═══ Information provided ═══
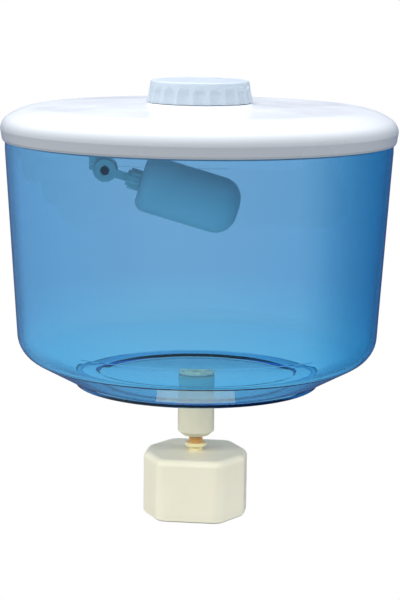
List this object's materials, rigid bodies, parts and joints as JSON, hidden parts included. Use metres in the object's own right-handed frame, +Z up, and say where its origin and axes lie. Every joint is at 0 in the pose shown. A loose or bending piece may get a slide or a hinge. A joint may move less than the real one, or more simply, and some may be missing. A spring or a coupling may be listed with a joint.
{
  "type": "water dispenser bottle",
  "caption": "Round clear tank for a water cooler with a domed lid, screw cap, inlet float valve and an outlet shut by a lower float.",
  "frame": {"origin": "centre of the level float's flat base, on the outlet's axis", "axes": "+Z up along the outlet's axis, -Y to the front"},
  "size_m": [0.3016, 0.3016, 0.3366],
  "materials": {
    "tank_shell": "clear blue moulded",
    "lid_white": "glossy moulded",
    "seal_rubber": "soft silicone",
    "cap_white": "glossy moulded",
    "liner_foam": "foamed disc",
    "valve_acetal": "moulded",
    "gasket_rubber": "moulded",
    "locknut_acetal": "moulded",
    "collet_acetal": "moulded",
    "spindle_acetal": "turned",
    "lever_plastic": "moulded",
    "screw_steel": "dark plated",
    "float_foam": "foamed, closed skin",
    "outlet_plastic": "moulded",
    "float_cream": "moulded, satin",
    "stem_plastic": "moulded",
    "plug_rubber": "natural rubber"
  },
  "bodies": {
    "tank_unit": {"tank": "tank_shell", "valve_body": "valve_acetal", "valve_gasket": "gasket_rubber", "valve_locknut": "locknut_acetal", "tube_o_ring": "gasket_rubber", "outlet_body": "outlet_plastic", "outlet_gasket": "seal_rubber", "outlet_washer": "seal_rubber", "outlet_nut": "outlet_plastic"},
    "lid_unit": {"lid": "lid_white", "lid_seal": "seal_rubber"},
    "liner_unit": {"cap_liner": "liner_foam"},
    "cap_unit": {"screw_cap": "cap_white"},
    "lever_unit": {"float_lever": "lever_plastic", "lever_screw": "screw_steel", "valve_spindle": "spindle_acetal", "spindle_o_ring": "gasket_rubber", "float_nut": "lever_plastic", "valve_float": "float_foam"},
    "collet_unit": {"tube_collet": "collet_acetal"},
    "level_float_unit": {"level_float_shell": "float_cream", "level_float_base": "float_cream", "float_stem": "stem_plastic", "stem_nut": "stem_plastic", "seal_plug": "plug_rubber", "stem_clip": "stem_plastic"}
  },
  "joints": [
    {"name": "lid_lift", "type": "slide", "parent": "tank_unit", "child": "lid_unit", "axis": [0, 0, 1], "range_m": [0, 0.06]},
    {"name": "cap_rise", "type": "slide", "parent": "lid_unit", "child": "liner_unit", "axis": [0, 0, 1], "range_m": [0, 0.016]},
    {"name": "cap_turn", "type": "hinge", "parent": "liner_unit", "child": "cap_unit", "pos_m": [0, 0, 0.3198], "axis": [0, 0, 1], "range_deg": [0, 720]},
    {"name": "lever_swing", "type": "hinge", "parent": "tank_unit", "child": "lever_unit", "pos_m": [-0.07699, 0.1, 0.2576], "axis": [0, -1, 0], "range_deg": [0, 22]},
    {"name": "collet_press", "type": "slide", "parent": "tank_unit", "child": "collet_unit", "axis": [0.6409, -0.7676, 0], "range_m": [0, 0.0012]},
    {"name": "float_drop", "type": "slide", "parent": "tank_unit", "child": "level_float_unit", "axis": [0, 0, 1], "range_m": [-0.01, 0]}
  ],
  "couplings": [
    {"joint": "cap_rise", "follows": "cap_turn", "m_per_rad": 0.0012732}
  ]
}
═══
### Aim of the exercise
Output the full listing without altering anything.

### Correct response
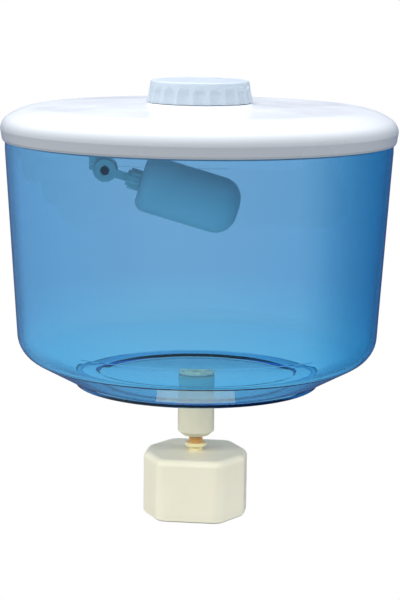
List this object's materials, rigid bodies, parts and joints as JSON, hidden parts included. Use metres in the object's own right-handed frame, +Z up, and say where its origin and axes lie. Every joint is at 0 in the pose shown. A loose or bending piece may get a slide or a hinge. A joint may move less than the real one, or more simply, and some may be missing. A spring or a coupling may be listed with a joint.
{
  "type": "water dispenser bottle",
  "caption": "Round clear tank for a water cooler with a domed lid, screw cap, inlet float valve and an outlet shut by a lower float.",
  "frame": {"origin": "centre of the level float's flat base, on the outlet's axis", "axes": "+Z up along the outlet's axis, -Y to the front"},
  "size_m": [0.3016, 0.3016, 0.3366],
  "materials": {
    "tank_shell": "clear blue moulded",
    "lid_white": "glossy moulded",
    "seal_rubber": "soft silicone",
    "cap_white": "glossy moulded",
    "liner_foam": "foamed disc",
    "valve_acetal": "moulded",
    "gasket_rubber": "moulded",
    "locknut_acetal": "moulded",
    "collet_acetal": "moulded",
    "spindle_acetal": "turned",
    "lever_plastic": "moulded",
    "screw_steel": "dark plated",
    "float_foam": "foamed, closed skin",
    "outlet_plastic": "moulded",
    "float_cream": "moulded, satin",
    "stem_plastic": "moulded",
    "plug_rubber": "natural rubber"
  },
  "bodies": {
    "tank_unit": {"tank": "tank_shell", "valve_body": "valve_acetal", "valve_gasket": "gasket_rubber", "valve_locknut": "locknut_acetal", "tube_o_ring": "gasket_rubber", "outlet_body": "outlet_plastic", "outlet_gasket": "seal_rubber", "outlet_washer": "seal_rubber", "outlet_nut": "outlet_plastic"},
    "lid_unit": {"lid": "lid_white", "lid_seal": "seal_rubber"},
    "liner_unit": {"cap_liner": "liner_foam"},
    "cap_unit": {"screw_cap": "cap_white"},
    "lever_unit": {"float_lever": "lever_plastic", "lever_screw": "screw_steel", "valve_spindle": "spindle_acetal", "spindle_o_ring": "gasket_rubber", "float_nut": "lever_plastic", "valve_float": "float_foam"},
    "collet_unit": {"tube_collet": "collet_acetal"},
    "level_float_unit": {"level_float_shell": "float_cream", "level_float_base": "float_cream", "float_stem": "stem_plastic", "stem_nut": "stem_plastic", "seal_plug": "plug_rubber", "stem_clip": "stem_plastic"}
  },
  "joints": [
    {"name": "lid_lift", "type": "slide", "parent": "tank_unit", "child": "lid_unit", "axis": [0, 0, 1], "range_m": [0, 0.06]},
    {"name": "cap_rise", "type": "slide", "parent": "lid_unit", "child": "liner_unit", "axis": [0, 0, 1], "range_m": [0, 0.016]},
    {"name": "cap_turn", "type": "hinge", "parent": "liner_unit", "child": "cap_unit", "pos_m": [0, 0, 0.3198], "axis": [0, 0, 1], "range_deg": [0, 720]},
    {"name": "lever_swing", "type": "hinge", "parent": "tank_unit", "child": "lever_unit", "pos_m": [-0.07699, 0.1, 0.2576], "axis": [0, -1, 0], "range_deg": [0, 22]},
    {"name": "collet_press", "type": "slide", "parent": "tank_unit", "child": "collet_unit", "axis": [0.6409, -0.7676, 0], "range_m": [0, 0.0012]},
    {"name": "float_drop", "type": "slide", "parent": "tank_unit", "child": "level_float_unit", "axis": [0, 0, 1], "range_m": [-0.01, 0]}
  ],
  "couplings": [
    {"joint": "cap_rise", "follows": "cap_turn", "m_per_rad": 0.0012732}
  ]
}